I live in Sacramento what are the directions to get there
I love that this exists since it seems that places to actually live long term in a tiny house are scarce. What a wonderful place to stay for a while but I have a worry about calling this a tiny house community or village when it is obviously an RV park. To me, community or village denotes somewhere that has some permanence. Maybe not that each tiny house would stay for a long time but that the place would exist in an organized form for a long time. I’m not saying that the “Bohemian” look in the photos is bad but if creating more and more of those tiny house communities is a serious goal then how they appear must appeal to both city governments as well as city citizens. Personally I hate the look of traditional trailer or mobile home parks. They are sterile places without character so that must be avoided, too. One thing that needs to be a rule is to have a more finished look to each tiny home (skirts around the bottom, tiny houses evenly spaced or at least creatively spaced). Boats and other pull-behinds need to be stored away from where the tiny houses are lined up. Nice big trees (eventually) and other green areas are a must, too. The rag-tag look must be improved upon if those small communities or villages are to achieve wide appeal. I’m sure that the rougher, less organized look does appeal to enough people that those have a place in the formula, too, but most cities want to avoid having them look like temporary camps with a hodge podge of vehicles and tiny houses are just scattered around. There are many who would love to be able to settle down in tiny house communities and they need to appeal to those who are used to regular neighborhoods…without being boring. Down-sizing seems to be more than just a trend and cities need to keep that in mind when approving of housing areas but tiny house communities must also make accommodation to what cities will approve of.
But isn’t a Tiny Home really a 50’s trailer updated for the 21st Century, size wise, maybe not in uniqueness, but still a trailer.
No, tiny houses are more like Manufactured Houses. They’re actually built like houses and meant for residential usage.

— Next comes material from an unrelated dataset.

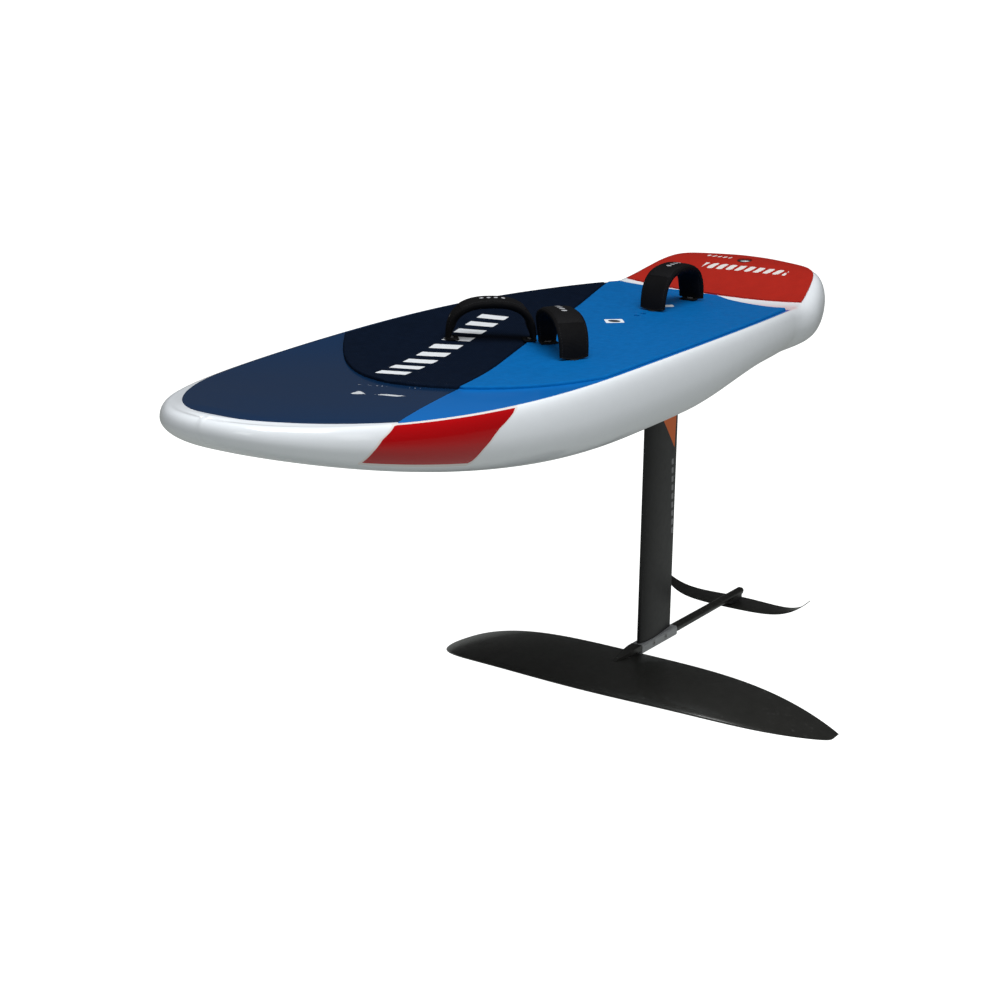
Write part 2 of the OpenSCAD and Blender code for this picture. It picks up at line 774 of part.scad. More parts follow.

Tiny houses can even be placed on foundations where it’s legal by either having no relevant restrictions or by adopting the 2018 IRC ICC with Appendix Q to have building code for tiny houses on foundations.
Most are placed on wheels just to get around the high cost and restrictions that would otherwise prevent them from just building a more affordable home on a foundation.
Besides, they can also be put on skids, instead of a trailer, to be movable but placed on temporary foundations, or in an elevated platform to be used like a tree house, or on a floating platform to be used as a house boat, etc. Along with other types of tiny homes like Shed Conversions, Container homes, Yurts, etc. So they’re not all going to fit the stereotype…
Places like California just have a lot of restrictions and really only allow tiny houses as ADU’s or secondary structures in addition to a traditional main home. So using options like RV Parks are one of the few ways they can get around those restrictions but most would prefer to just have them on foundations.
Most don’t even move them more than 1-3 times and only a small minority are actually nomadic… But with issues like the fires in California, having a home you can move in at least an emergency may start opening more options in that state…
I love how in Mexifornia those are called “Legal” tiny house communities. Here in the south we call them trailer parks, or tornado magnets.